Corn on the cob is delicious and popcorn is, too. We eat many foods that contain corn, such as cornflakes and cornbread. Yet, there are many foods with the hidden ingredient of corn: soft drinks, soup, chicken nuggets, French fries, pudding, catsup, and even milk!

And there are many nonfood products that are also made with corn. You might know that corn is present in fuel (ethanol), but did you know corn is also present in shampoo, crayons, diapers, toothpaste, plastics, and paint as well as many other items?

History of Corn

More than 7,000 years ago, people living in Mexico gathered a wild grain called teosinte. From this grain, corn has been cultivated to produce a valuable food source grown throughout the world. Over time the quality and quantity of the corn has increased. Hybrids (different varieties) have been developed that grow more and better corn that can withstand droughts and pests.

Types of Corn

There are 6 main kinds of corn. Dent corn grows tall and has huge ears. It is used to feed cows and pigs. It is also used in products such as fuel, plastic, corn oil, and cornstarch. Flint (Indian) corn is hearty and has kernels of different colors. Flour corn has soft kernels that are easily ground into flour for tortillas and corn chips. Pod corn is unique. Each kernel is wrapped in its own husk! Not grown for food or commercial use, pod corn is often used in research. Popcorn is the only type of corn that pops. A kernel can pop up to 3 feet in the air. Waxy corn was first grown in China. It’s used in sauces and jellies and to make glue for envelopes and boxes. Sweet corn is what we eat - tender and tasty.

Did You Know?

  • An ear of corn has 800 kernels in 16 rows. There is one piece of silk for each kernel.
  • Corn grows very fast.
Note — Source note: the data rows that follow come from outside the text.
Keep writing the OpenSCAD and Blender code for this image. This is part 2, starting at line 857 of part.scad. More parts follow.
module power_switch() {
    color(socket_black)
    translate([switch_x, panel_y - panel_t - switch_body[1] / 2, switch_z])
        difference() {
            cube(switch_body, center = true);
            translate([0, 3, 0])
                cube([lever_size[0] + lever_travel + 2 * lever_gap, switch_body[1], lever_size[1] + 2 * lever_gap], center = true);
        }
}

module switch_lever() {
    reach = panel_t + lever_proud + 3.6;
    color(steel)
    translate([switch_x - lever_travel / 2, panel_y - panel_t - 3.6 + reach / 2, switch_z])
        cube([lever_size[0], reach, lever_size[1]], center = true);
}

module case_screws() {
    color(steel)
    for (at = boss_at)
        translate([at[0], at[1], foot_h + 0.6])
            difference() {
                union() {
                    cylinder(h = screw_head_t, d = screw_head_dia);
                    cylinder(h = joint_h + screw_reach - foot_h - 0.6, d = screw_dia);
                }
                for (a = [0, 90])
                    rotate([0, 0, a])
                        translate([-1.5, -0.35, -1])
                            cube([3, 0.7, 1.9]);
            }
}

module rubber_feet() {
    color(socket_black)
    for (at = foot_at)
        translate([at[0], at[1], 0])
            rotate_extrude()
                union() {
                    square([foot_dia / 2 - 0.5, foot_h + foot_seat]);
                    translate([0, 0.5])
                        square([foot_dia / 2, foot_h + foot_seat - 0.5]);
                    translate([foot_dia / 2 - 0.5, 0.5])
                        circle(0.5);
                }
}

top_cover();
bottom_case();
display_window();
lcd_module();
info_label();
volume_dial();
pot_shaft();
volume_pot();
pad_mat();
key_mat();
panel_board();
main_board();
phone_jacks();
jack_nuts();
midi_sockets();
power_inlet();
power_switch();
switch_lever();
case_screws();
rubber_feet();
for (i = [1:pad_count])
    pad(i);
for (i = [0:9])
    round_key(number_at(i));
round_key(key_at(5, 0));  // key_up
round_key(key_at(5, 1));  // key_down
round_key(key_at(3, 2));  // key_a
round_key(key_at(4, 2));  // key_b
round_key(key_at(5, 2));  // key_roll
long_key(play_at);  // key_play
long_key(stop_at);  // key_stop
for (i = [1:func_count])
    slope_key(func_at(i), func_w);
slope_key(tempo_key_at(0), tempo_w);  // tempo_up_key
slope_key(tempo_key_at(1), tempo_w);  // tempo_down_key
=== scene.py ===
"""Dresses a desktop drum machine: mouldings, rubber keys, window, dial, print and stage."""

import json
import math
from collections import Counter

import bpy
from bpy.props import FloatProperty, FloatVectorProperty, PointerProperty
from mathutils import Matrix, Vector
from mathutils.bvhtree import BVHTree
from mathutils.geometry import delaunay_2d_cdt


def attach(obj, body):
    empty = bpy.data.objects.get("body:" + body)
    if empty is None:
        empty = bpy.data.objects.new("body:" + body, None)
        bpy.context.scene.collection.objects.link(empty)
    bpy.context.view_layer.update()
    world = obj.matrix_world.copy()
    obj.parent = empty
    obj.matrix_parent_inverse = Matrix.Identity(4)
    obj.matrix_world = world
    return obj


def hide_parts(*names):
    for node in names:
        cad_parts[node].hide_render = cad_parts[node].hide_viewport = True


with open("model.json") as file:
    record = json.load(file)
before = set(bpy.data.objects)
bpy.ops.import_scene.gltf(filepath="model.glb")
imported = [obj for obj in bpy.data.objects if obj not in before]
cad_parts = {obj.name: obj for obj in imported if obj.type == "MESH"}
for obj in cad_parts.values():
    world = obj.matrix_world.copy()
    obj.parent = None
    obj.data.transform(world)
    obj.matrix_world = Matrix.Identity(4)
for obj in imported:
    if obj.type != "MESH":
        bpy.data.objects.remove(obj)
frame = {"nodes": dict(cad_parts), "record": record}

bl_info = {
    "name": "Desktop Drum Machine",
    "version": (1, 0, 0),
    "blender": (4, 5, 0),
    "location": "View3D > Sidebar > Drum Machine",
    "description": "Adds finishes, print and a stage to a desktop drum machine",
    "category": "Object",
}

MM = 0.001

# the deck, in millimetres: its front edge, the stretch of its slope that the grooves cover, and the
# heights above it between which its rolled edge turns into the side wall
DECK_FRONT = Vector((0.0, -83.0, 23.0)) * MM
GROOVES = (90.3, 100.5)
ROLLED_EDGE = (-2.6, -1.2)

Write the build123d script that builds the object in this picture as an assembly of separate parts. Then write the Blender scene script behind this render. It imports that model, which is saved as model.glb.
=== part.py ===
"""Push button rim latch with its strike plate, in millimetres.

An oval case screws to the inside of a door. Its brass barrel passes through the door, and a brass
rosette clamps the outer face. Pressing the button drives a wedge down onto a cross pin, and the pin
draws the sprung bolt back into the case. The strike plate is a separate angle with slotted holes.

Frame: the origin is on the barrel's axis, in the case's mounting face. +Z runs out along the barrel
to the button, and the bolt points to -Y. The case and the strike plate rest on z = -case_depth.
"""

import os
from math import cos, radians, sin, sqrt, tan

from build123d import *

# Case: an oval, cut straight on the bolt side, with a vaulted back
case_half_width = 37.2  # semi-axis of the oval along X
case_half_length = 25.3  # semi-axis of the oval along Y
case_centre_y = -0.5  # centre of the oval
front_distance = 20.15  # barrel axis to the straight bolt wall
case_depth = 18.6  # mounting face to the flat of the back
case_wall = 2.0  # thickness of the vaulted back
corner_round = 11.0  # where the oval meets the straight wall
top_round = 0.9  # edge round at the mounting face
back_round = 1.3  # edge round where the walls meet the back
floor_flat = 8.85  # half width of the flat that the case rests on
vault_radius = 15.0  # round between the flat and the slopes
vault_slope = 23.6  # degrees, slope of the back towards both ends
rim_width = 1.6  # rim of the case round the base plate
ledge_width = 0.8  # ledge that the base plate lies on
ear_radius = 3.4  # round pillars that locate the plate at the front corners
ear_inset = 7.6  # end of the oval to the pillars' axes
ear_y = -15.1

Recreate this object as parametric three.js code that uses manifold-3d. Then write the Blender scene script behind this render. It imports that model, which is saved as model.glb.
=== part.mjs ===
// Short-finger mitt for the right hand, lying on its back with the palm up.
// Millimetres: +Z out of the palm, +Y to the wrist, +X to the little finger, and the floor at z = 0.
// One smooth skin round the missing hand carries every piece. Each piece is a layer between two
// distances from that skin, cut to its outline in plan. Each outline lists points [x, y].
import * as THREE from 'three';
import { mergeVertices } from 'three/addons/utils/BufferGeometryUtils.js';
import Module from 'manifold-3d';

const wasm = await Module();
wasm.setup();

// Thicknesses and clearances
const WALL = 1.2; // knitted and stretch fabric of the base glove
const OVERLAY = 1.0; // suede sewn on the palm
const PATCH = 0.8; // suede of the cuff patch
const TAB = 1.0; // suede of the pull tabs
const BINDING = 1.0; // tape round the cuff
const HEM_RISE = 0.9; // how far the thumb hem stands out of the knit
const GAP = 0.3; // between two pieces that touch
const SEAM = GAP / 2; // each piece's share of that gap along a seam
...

A stalk of corn can grow 5” in one day.
  • Iowa grows the most corn and grows more corn than most countries.
  • 40% of all processed, pre-packaged foods sold in the U.S. currently contain some processed component of corn, usually high fructose corn syrup (HFCS). 
  • An area of the Midwest is called the Corn Belt because of its perfect growing conditions.
  • Some corn based products such as disposable utensils or plastic bags are biodegradable.